Я пытался делать разные психотерапевтические техники (разговоры с «маятником», линию времени), но получалось не особо. Постепенно я сосредоточился на технике «Изменения убеждений», разработанной Робертом Дилтсом в рамках НЛП. Я знал ее давно, а последний раз серьезно применял много уже лет назад, когда не мог «пробить» написание своей первой книги («Сказкотерапии»). Можно заметить, что жестко техникам я никогда не умею следовать, всегда скорее понимаю логику и иду своей дорогой.
Итак, я решил, что мне надо поменять убеждение. Старое я сформулировал как «бедным быть круто», желанное я представлял себе как «круто быть обеспеченным». (Легко заметить, что я не поставил туда понятие «богатства», к которому у меня по-прежнему сохраняется довольно подозрительное отношение). Я стал «разбирать» свой узел, расписывая и разрисовывая все это на бумаге. А когда в «узле» не осталось ничего важного, я стал создавать новый. Тут я начал с «периферии», стараясь соответствовать образцам старого убеждения. Например, там, где у меня значились идеалами Франциск и прочие бедняки, я поставил значимых для меня людей, но уже богатых или прилично обеспеченных (например, Иосифа Бродского во вторую половину его жизни; хасидского «короля» Исраэля из Рижина; в дело пошел и Псой Короленко, никак, конечно, не богатый, но с деньгами явно на легкой и хорошей ноге). Всё это ребята достаточно свободные и духовные, если вы заметили.
И расписав, наверное, пятнадцать желанных пунктов, я стал «собирать паззл», строя новое убеждение. На телесно-образном уровне я заменил веревочный узел золотой цепью. Я хорошо ощущал, где и как она располагается и насколько «сияет» золото. Я вообще телесный уровень считаю и чувствую важнее интеллектуального.
На следующую ночь после того, как я сделал это, я увидел два сна.
В первом я видел парня, который никак не мог найти свою дудочку. Я пытался ему помочь, успокаивая его маму, и тут заметил, что и я свою дудочку найти не могу. Дудочка моя (молдавский флуйер) вполне сильно связана с образом вольной бедности («так идет веселый Дидель…»; добавьте, что деньги в народном воображении «просвистываются»). Так что сон подтверждал реальность перехода. (Только сейчас я заметил, что маму во сне надо было успокаивать, то есть она волновалась; очень похоже, что бедность для меня является кусочком материнского пирога).

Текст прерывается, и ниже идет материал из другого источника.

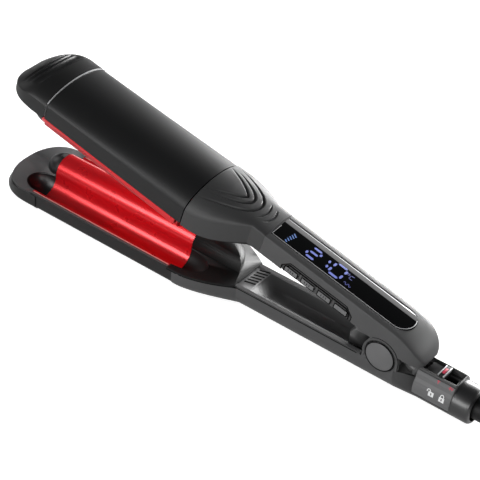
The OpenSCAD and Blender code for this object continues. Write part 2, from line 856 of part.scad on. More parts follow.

Во втором сне я увидел маленького чернокожего паренька, который убегал из рабства. Я помогал ему, за ним гнались, но вот он переплыл речку Каму, и погоня прекратилась, он был на свободе. Это вообще страшно интересный сон, который я запомнил и крутил в уме долго. Убегающий из рабства чернокожий — чудесный образ освобождения от «ограничивающих убеждений», как такие дела называют в НЛП. Речка Кама, как я заметил сразу же, когда проснулся, может иметь два значения. На реке Каме стоит город Пермь, куда я собирался на фестиваль в эту поездку. Но кроме того, Кама — это индийский бог любви, чувственной страсти (Кама-сутру знаете?) Но что значит переплыть такую реку?